On a recent episode of his WNYC radio show, Brian Lehrer asked New Yorkers who'd moved to the city in the last 15 years to call in and discuss how it's been going (this is following a report that 55 percent of New Yorkers are dissatisfied with the direction of the city).
There were some common themes: The rent, and cost of living, is high, of course. But once people get bitten by the New York City bug, so to speak, they find it hard to leave.
"New York is where my heart beats," says one New Yorker who moved to the city originally for school, tried to leave after, but eventually came back. "It's where my soul is happy. I had to come back," she says.
On the con side, one Upper West Sider, originally born in Brooklyn, who moved to California for 35 years but is now back, bemoaned the loss of mom-and-pop shops. "Columbus Avenue looks like the inside of a mall," he says.
A 28-year-old writer said the city chewed her up and spit her out. "Because of the high rents and cost of living, I'm constantly overwhelmed with how to pay rent, and I'm not working on my craft," she says. (She planned to move to Hawaii and work on a farm, where food and lodging is taken care of.)
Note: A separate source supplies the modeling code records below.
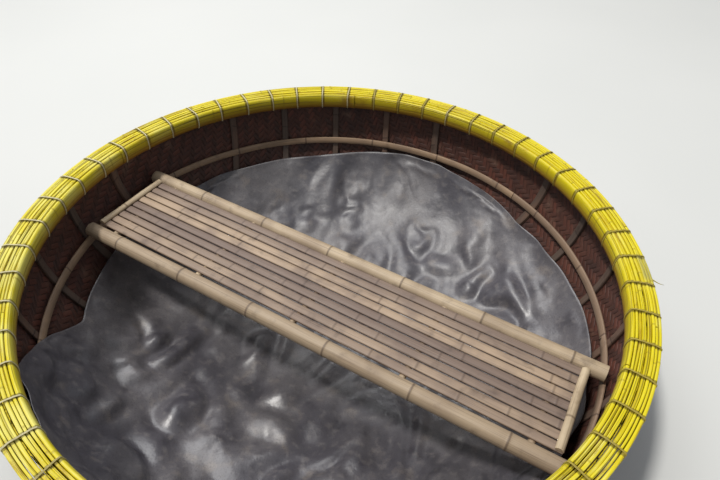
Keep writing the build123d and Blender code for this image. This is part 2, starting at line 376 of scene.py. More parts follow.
# %% A class for Geometry Nodes trees
class Grower(Graph):
    """A Geometry Nodes tree with named inputs, the first of them the path that it starts from."""

    def __init__(self, name):
        super().__init__(bpy.data.node_groups.new(name, "GeometryNodeTree"))
        self.tree.interface.new_socket("Geometry", in_out="OUTPUT", socket_type="NodeSocketGeometry")
        self.entry = self.tree.nodes.new("NodeGroupInput")
        self.path = self.given("Path", "NodeSocketGeometry")

    def given(self, name, kind="NodeSocketFloat"):
        """A named input of the tree."""
        self.tree.interface.new_socket(name, in_out="INPUT", socket_type=kind)
        return Field(self, self.entry.outputs[name])

    def keep(self, geometry, name, value):
        """Write a number to the points, under a name that a material can read."""
        settings = {"data_type": "FLOAT", "domain": "POINT"}
        sockets = {"Geometry": geometry, "Name": name, "Value": value}
        return self.node("GeometryNodeStoreNamedAttribute", settings, sockets)

    def sweep(self, path, outline, mode="Z_UP"):
        """Draw an outline object's shape along the path, as large as the path's radius says."""
        drawn = self.node("GeometryNodeObjectInfo", {}, {"Object": outline}, "Geometry")
        across, down, _ = self.parts(self.node("GeometryNodeInputPosition", {}, {}))
        drawn = self.keep(self.keep(drawn, "across", across), "height", down * -1.0)
        upright = self.node("GeometryNodeSetCurveNormal", {"mode": mode}, {"Curve": path})
        size = self.node("GeometryNodeInputRadius", {}, {})
        sockets = {"Curve": upright, "Profile Curve": drawn, "Scale": size, "Fill Caps": True}
        return self.node("GeometryNodeCurveToMesh", {}, sockets)

    def end(self, geometry):
        """Close the tree with real geometry in its material."""
        real = self.node("GeometryNodeRealizeInstances", {}, {"Geometry": geometry})
        material = self.given("Material", "NodeSocketMaterial")
        painted = self.node("GeometryNodeSetMaterial", {}, {"Geometry": real, "Material": material})
        self.node("NodeGroupOutput", {}, {0: painted}, None)
        return self.tree


def grow(name, tree, start, inputs):
    """Run a tree on a starting object and keep the plain mesh that it makes."""
    modifier = start.modifiers.new("grow", "NODES")
    modifier.node_group = tree
    for item in tree.interface.items_tree:
        if item.name in inputs:
            modifier[item.identifier] = inputs[item.name]
    depsgraph = bpy.context.evaluated_depsgraph_get()
    mesh = bpy.data.meshes.new_from_object(
        start.evaluated_get(depsgraph), preserve_all_data_layers=True, depsgraph=depsgraph
    )
    bpy.data.objects.remove(start)
    print(name, len(mesh.polygons), "faces")
    return put_in(name, mesh)


def line_object(runs, swells=None, closed=False):
    """A curve object with one spline of straight runs for each array of points."""
    curve = bpy.data.curves.new("line", "CURVE")
    curve.dimensions = "3D"
    for number, points in enumerate(runs):
        spline = curve.splines.new("POLY")
        spline.points.add(len(points) - 1)
        corners = np.column_stack((points, np.ones(len(points))))
        spline.points.foreach_set("co", corners.ravel().astype(float))
        if swells is not None:
            spline.points.foreach_set("radius", swells[number].astype(float))
        spline.use_cyclic_u = closed
    return put_in("line", curve)


def outline_object(outline):
    """A closed outline for a sweep, from (right, up) points that go round anticlockwise.

    A sweep draws an outline's y downwards, so the points are turned over and taken backwards.
    """
    turned = np.array([(across, -height, 0.0) for across, height in reversed(outline)])
    return line_object([turned], closed=True)


# %% Outlines that are swept
def eased_bar(width, height, ease, steps=3):
    """A bar's outline with round corners."""
    outline = []
    for corner, (side, end) in enumerate(((1, 1), (-1, 1), (-1, -1), (1, -1))):
        centre = (side * (width / 2 - ease), end * (height / 2 - ease))
        for step in range(steps):
            angle = math.radians(90 * (corner + step / (steps - 1)))
            outline.append((centre[0] + ease * math.cos(angle), centre[1] + ease * math.sin(angle)))
    return outline


def split_pole(width, edge, crown, steps=7):
    """A split pole's outline: a round back over a flat underside, which lies at y = 0."""
    outline = [(width / 2, 0.0)]
    for step in range(steps):
        share = 1 - 2 * step / (steps - 1)
        outline.append((share * width / 2, edge + (crown - edge) * (1 - share**2)))
    return outline + [(-width / 2, 0.0)]


def round_bar(radius, sides):
    """The outline of a round pole or line."""
    turns = [math.tau * side / sides for side in range(sides)]
    return [(radius * math.cos(turn), radius * math.sin(turn)) for turn in turns]


# %% [markdown]
# ## The woven shell
# The bowl is one mat of bamboo strips, woven flat in two directions, pressed into shape and
# coated with resin. Each strip passes over two others and under the next two, and its neighbour
# does the same one step further on. A picture of that pattern would look flat at the edge, so the
# strips are real: a tree lays out one family of them flat, and the same tree, turned by a right
# angle and with over and under swapped, makes the other.


# %% Weave the mat
strip_pitch = 0.0205
strip_half = 0.485 * strip_pitch
strip_flat = 0.78 * strip_half
strip_thin = 0.0007
strip_outline = [
    (strip_half, 0.0),
    (strip_flat, strip_thin),
    (-strip_flat, strip_thin),
    (-strip_half, 0.0),
    (-strip_flat, -strip_thin),
    (strip_flat, -strip_thin),
]
mat_depth = 0.0026
mat_rise = 0.0009
strips_across = 2 * math.ceil(skin_run / strip_pitch)


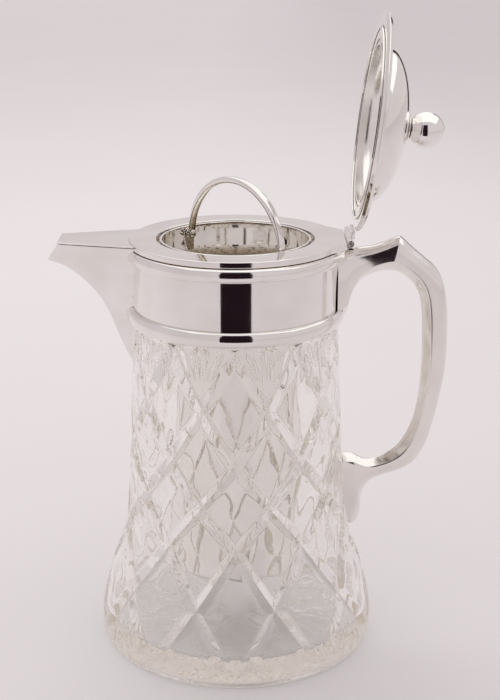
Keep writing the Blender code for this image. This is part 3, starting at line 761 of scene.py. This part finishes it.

Another caller describes it all as "New York fatigue," thanks in large part to the expense, and the grind. "It never gets better, it only gets worse," she says. "Rent is always going up."
One ex-New Yorker, who even got a tattoo to commemorate the city says she felt like failure for not quite making it here. "My goal is to come back to the orbit of New York," she says. What she misses most? "That feeling of being at the center of the universe."
But, as one current New Yorker (originally from California) put it, the city has a certain "force" that can feel like it's pushes against you. Everyone's going somewhere, she says, and moving fast. Sometimes it's very competitive.
"You have to have a purpose, a plan and be going somewhere," she says.